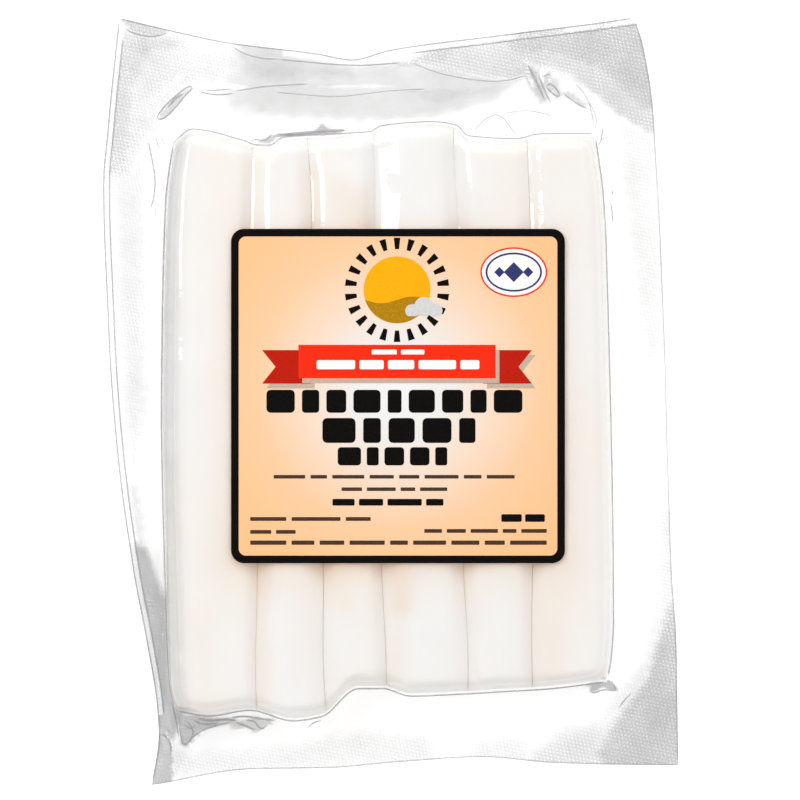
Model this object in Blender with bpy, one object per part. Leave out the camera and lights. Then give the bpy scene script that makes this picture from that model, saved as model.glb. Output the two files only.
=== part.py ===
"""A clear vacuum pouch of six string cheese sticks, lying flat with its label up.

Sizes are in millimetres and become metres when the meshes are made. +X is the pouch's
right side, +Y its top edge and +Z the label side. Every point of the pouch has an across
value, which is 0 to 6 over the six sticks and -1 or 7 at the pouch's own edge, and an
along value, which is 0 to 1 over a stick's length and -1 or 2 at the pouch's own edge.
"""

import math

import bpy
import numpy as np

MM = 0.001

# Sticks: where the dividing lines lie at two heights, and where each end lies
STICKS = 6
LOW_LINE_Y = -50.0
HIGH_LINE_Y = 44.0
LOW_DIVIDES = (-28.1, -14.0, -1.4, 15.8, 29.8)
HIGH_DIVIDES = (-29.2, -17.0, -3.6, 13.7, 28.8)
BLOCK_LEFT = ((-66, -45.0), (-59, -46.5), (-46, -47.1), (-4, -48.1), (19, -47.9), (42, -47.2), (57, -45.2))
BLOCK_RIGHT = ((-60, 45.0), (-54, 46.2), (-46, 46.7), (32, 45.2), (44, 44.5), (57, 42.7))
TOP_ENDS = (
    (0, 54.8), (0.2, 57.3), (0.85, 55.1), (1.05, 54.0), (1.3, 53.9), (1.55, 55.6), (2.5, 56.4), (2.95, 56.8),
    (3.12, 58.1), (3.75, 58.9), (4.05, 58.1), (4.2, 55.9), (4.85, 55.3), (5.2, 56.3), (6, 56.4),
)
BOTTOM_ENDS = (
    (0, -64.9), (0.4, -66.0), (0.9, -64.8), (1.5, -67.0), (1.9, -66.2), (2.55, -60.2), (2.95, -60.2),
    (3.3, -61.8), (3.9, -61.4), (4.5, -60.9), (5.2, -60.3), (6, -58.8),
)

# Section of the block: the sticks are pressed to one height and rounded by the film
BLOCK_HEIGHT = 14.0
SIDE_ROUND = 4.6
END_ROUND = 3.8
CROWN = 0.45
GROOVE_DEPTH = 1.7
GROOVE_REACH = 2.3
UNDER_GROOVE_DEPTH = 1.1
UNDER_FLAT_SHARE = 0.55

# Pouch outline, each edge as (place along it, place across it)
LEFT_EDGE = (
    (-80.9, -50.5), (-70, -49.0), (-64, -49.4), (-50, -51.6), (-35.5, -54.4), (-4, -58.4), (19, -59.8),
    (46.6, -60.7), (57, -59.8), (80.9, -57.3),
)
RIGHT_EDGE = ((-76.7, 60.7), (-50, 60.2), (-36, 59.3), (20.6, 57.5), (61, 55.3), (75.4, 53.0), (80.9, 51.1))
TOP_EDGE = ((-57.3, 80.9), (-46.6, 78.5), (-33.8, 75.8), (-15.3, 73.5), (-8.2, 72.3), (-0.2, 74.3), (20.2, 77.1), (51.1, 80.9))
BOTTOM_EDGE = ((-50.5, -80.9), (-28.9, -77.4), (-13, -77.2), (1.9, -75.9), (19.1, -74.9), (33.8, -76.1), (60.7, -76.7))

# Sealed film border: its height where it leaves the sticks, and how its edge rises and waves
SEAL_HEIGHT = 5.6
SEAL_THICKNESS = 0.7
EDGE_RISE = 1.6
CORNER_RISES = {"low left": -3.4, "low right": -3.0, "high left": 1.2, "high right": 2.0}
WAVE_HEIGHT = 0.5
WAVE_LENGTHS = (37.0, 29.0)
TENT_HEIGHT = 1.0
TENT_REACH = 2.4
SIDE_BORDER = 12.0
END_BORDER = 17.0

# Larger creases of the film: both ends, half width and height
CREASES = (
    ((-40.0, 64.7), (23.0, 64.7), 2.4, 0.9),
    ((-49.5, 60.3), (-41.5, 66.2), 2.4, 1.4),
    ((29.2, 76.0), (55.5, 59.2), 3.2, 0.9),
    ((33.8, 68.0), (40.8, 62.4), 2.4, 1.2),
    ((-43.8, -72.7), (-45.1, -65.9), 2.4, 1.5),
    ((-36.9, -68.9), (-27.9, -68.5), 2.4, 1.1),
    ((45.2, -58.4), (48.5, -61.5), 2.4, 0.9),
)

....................

Objective:
Quote the listing in full, please, keeping every line exact.

Written answer:
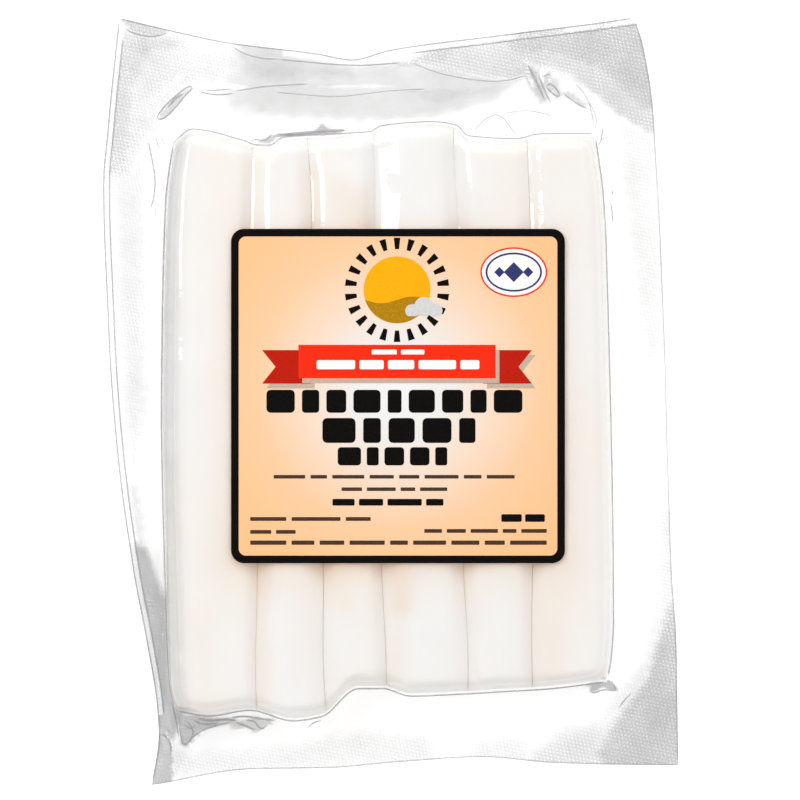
Model this object in Blender with bpy, one object per part. Leave out the camera and lights. Then give the bpy scene script that makes this picture from that model, saved as model.glb. Output the two files only.
=== part.py ===
"""A clear vacuum pouch of six string cheese sticks, lying flat with its label up.

Sizes are in millimetres and become metres when the meshes are made. +X is the pouch's
right side, +Y its top edge and +Z the label side. Every point of the pouch has an across
value, which is 0 to 6 over the six sticks and -1 or 7 at the pouch's own edge, and an
along value, which is 0 to 1 over a stick's length and -1 or 2 at the pouch's own edge.
"""

import math

import bpy
import numpy as np

MM = 0.001

# Sticks: where the dividing lines lie at two heights, and where each end lies
STICKS = 6
LOW_LINE_Y = -50.0
HIGH_LINE_Y = 44.0
LOW_DIVIDES = (-28.1, -14.0, -1.4, 15.8, 29.8)
HIGH_DIVIDES = (-29.2, -17.0, -3.6, 13.7, 28.8)
BLOCK_LEFT = ((-66, -45.0), (-59, -46.5), (-46, -47.1), (-4, -48.1), (19, -47.9), (42, -47.2), (57, -45.2))
BLOCK_RIGHT = ((-60, 45.0), (-54, 46.2), (-46, 46.7), (32, 45.2), (44, 44.5), (57, 42.7))
TOP_ENDS = (
    (0, 54.8), (0.2, 57.3), (0.85, 55.1), (1.05, 54.0), (1.3, 53.9), (1.55, 55.6), (2.5, 56.4), (2.95, 56.8),
    (3.12, 58.1), (3.75, 58.9), (4.05, 58.1), (4.2, 55.9), (4.85, 55.3), (5.2, 56.3), (6, 56.4),
)
BOTTOM_ENDS = (
    (0, -64.9), (0.4, -66.0), (0.9, -64.8), (1.5, -67.0), (1.9, -66.2), (2.55, -60.2), (2.95, -60.2),
    (3.3, -61.8), (3.9, -61.4), (4.5, -60.9), (5.2, -60.3), (6, -58.8),
)

# Section of the block: the sticks are pressed to one height and rounded by the film
BLOCK_HEIGHT = 14.0
SIDE_ROUND = 4.6
END_ROUND = 3.8
CROWN = 0.45
GROOVE_DEPTH = 1.7
GROOVE_REACH = 2.3
UNDER_GROOVE_DEPTH = 1.1
UNDER_FLAT_SHARE = 0.55

# Pouch outline, each edge as (place along it, place across it)
LEFT_EDGE = (
    (-80.9, -50.5), (-70, -49.0), (-64, -49.4), (-50, -51.6), (-35.5, -54.4), (-4, -58.4), (19, -59.8),
    (46.6, -60.7), (57, -59.8), (80.9, -57.3),
)
RIGHT_EDGE = ((-76.7, 60.7), (-50, 60.2), (-36, 59.3), (20.6, 57.5), (61, 55.3), (75.4, 53.0), (80.9, 51.1))
TOP_EDGE = ((-57.3, 80.9), (-46.6, 78.5), (-33.8, 75.8), (-15.3, 73.5), (-8.2, 72.3), (-0.2, 74.3), (20.2, 77.1), (51.1, 80.9))
BOTTOM_EDGE = ((-50.5, -80.9), (-28.9, -77.4), (-13, -77.2), (1.9, -75.9), (19.1, -74.9), (33.8, -76.1), (60.7, -76.7))

# Sealed film border: its height where it leaves the sticks, and how its edge rises and waves
SEAL_HEIGHT = 5.6
SEAL_THICKNESS = 0.7
EDGE_RISE = 1.6
CORNER_RISES = {"low left": -3.4, "low right": -3.0, "high left": 1.2, "high right": 2.0}
WAVE_HEIGHT = 0.5
WAVE_LENGTHS = (37.0, 29.0)
TENT_HEIGHT = 1.0
TENT_REACH = 2.4
SIDE_BORDER = 12.0
END_BORDER = 17.0

# Larger creases of the film: both ends, half width and height
CREASES = (
    ((-40.0, 64.7), (23.0, 64.7), 2.4, 0.9),
    ((-49.5, 60.3), (-41.5, 66.2), 2.4, 1.4),
    ((29.2, 76.0), (55.5, 59.2), 3.2, 0.9),
    ((33.8, 68.0), (40.8, 62.4), 2.4, 1.2),
    ((-43.8, -72.7), (-45.1, -65.9), 2.4, 1.5),
    ((-36.9, -68.9), (-27.9, -68.5), 2.4, 1.1),
    ((45.2, -58.4), (48.5, -61.5), 2.4, 0.9),
)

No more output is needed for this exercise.